Biden said that the aim of the US in Afghanistan was never around nation building. It is this short sightedness which is exactly the problem with international aid efforts around the world. It is a common fact of international aid that it is short term, and its attention is concentrated only on the symptoms of poverty rather than the root causes. It is the reason that following natural disasters or wars, inevitably there will be a spike in violence because it provides such a fertile atmosphere for the growth of extremism. As U.S. Senator Patrick Leahy said in his statement on Afghanistan: “refugees are human beings, not poker chips to be traded and bartered”, but this seems to be exactly what is happening.

The situation in Afghanistan highlights the issues in the Nationality and Borders Bill as proposals would see the people potentially criminalised and entitled to less protection in the UK. 

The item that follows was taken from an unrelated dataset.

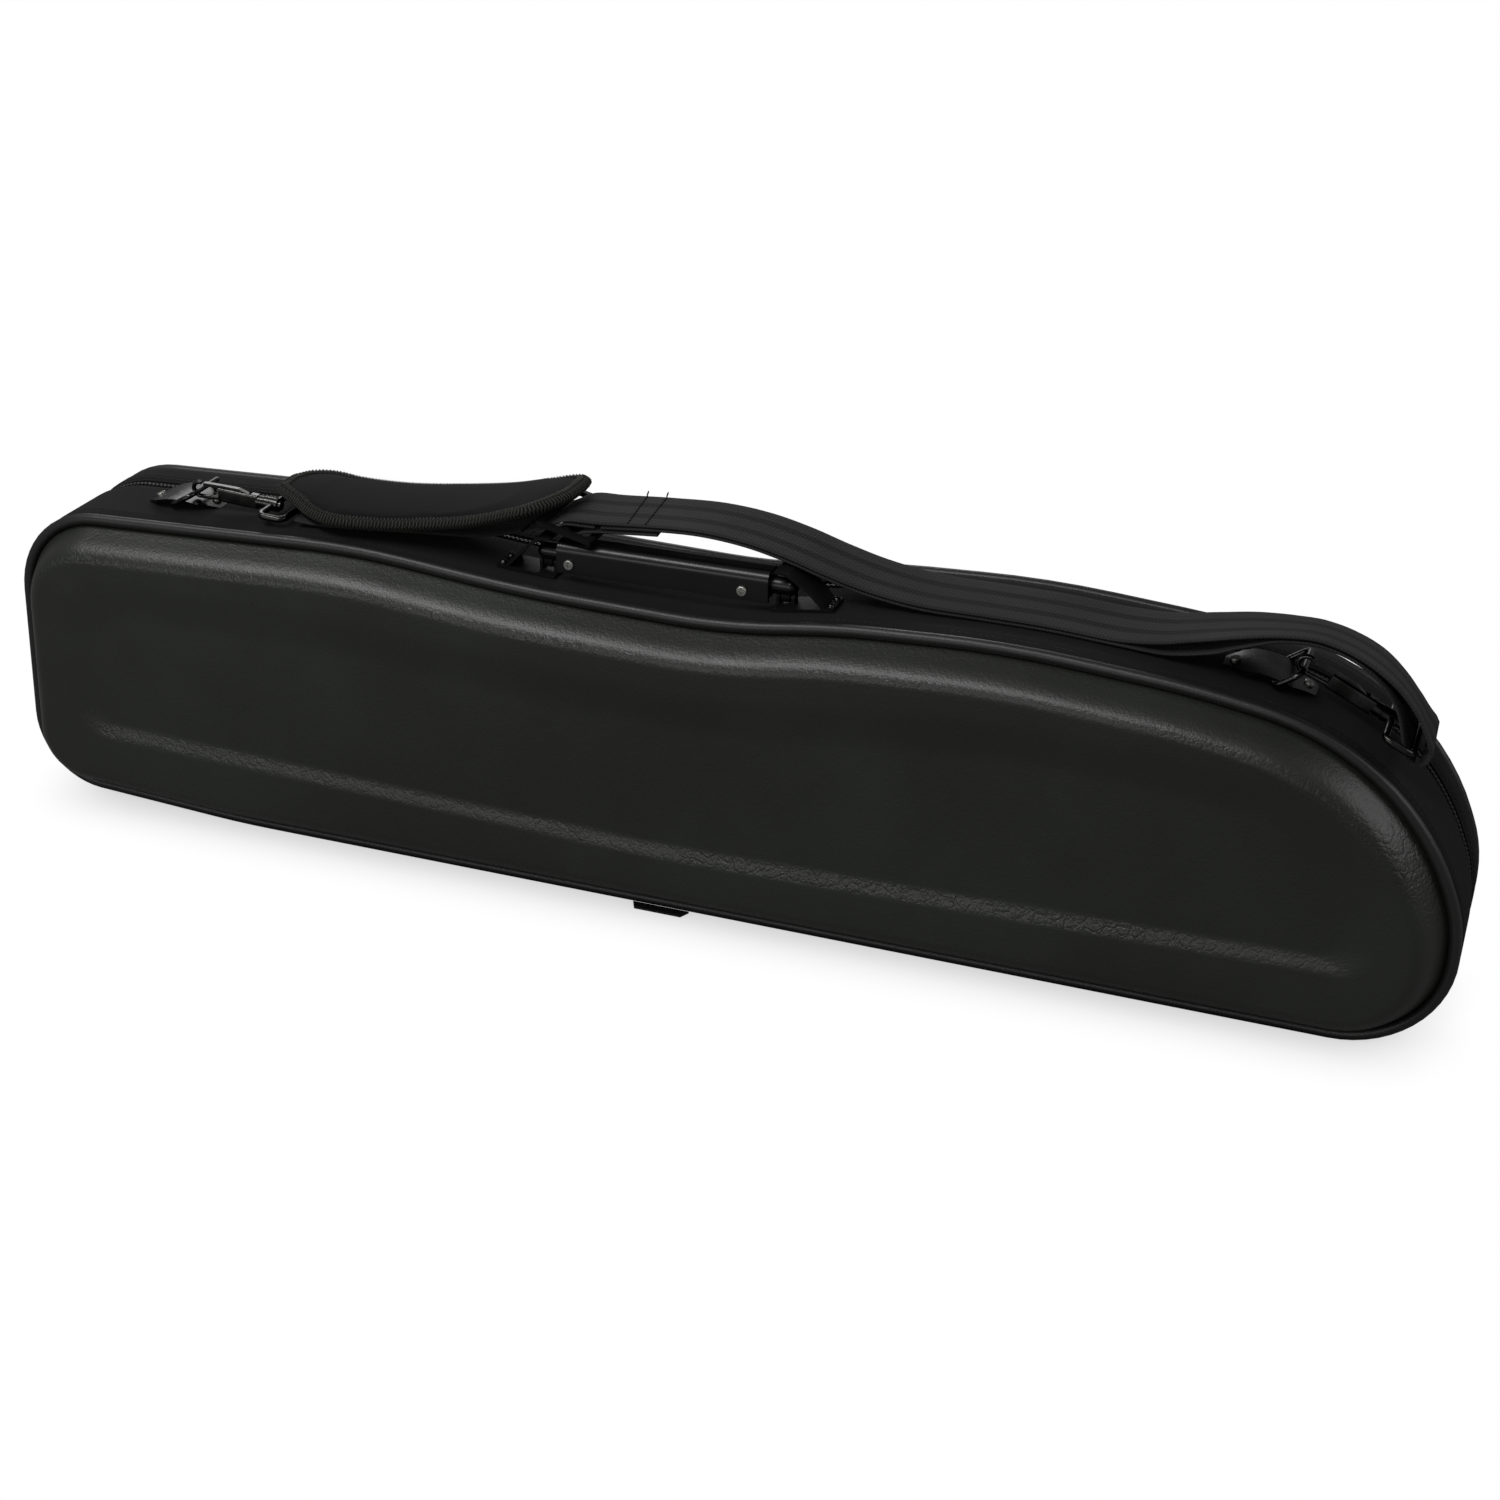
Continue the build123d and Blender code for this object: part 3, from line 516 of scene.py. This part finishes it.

Humanism, not isolationism

This is about change in the rhetoric about refugees and asylum seekers in general. We cannot on one hand offer asylum to 20,0000 Afghan refugees and at the same time criminalise those who are saving the lives at sea. We invite you to sign Bristol City of Sanctuary’s STATEMENT that calls for welcome, not hostility; for protection, not punishment. What Afghanistan has demonstrated is the volatility of nation states, particularly in the current context of climate change and natural disasters. In the face of this volatility and unpredictability, we need a humanist approach to people, borders and immigration not isolationism and protectionism.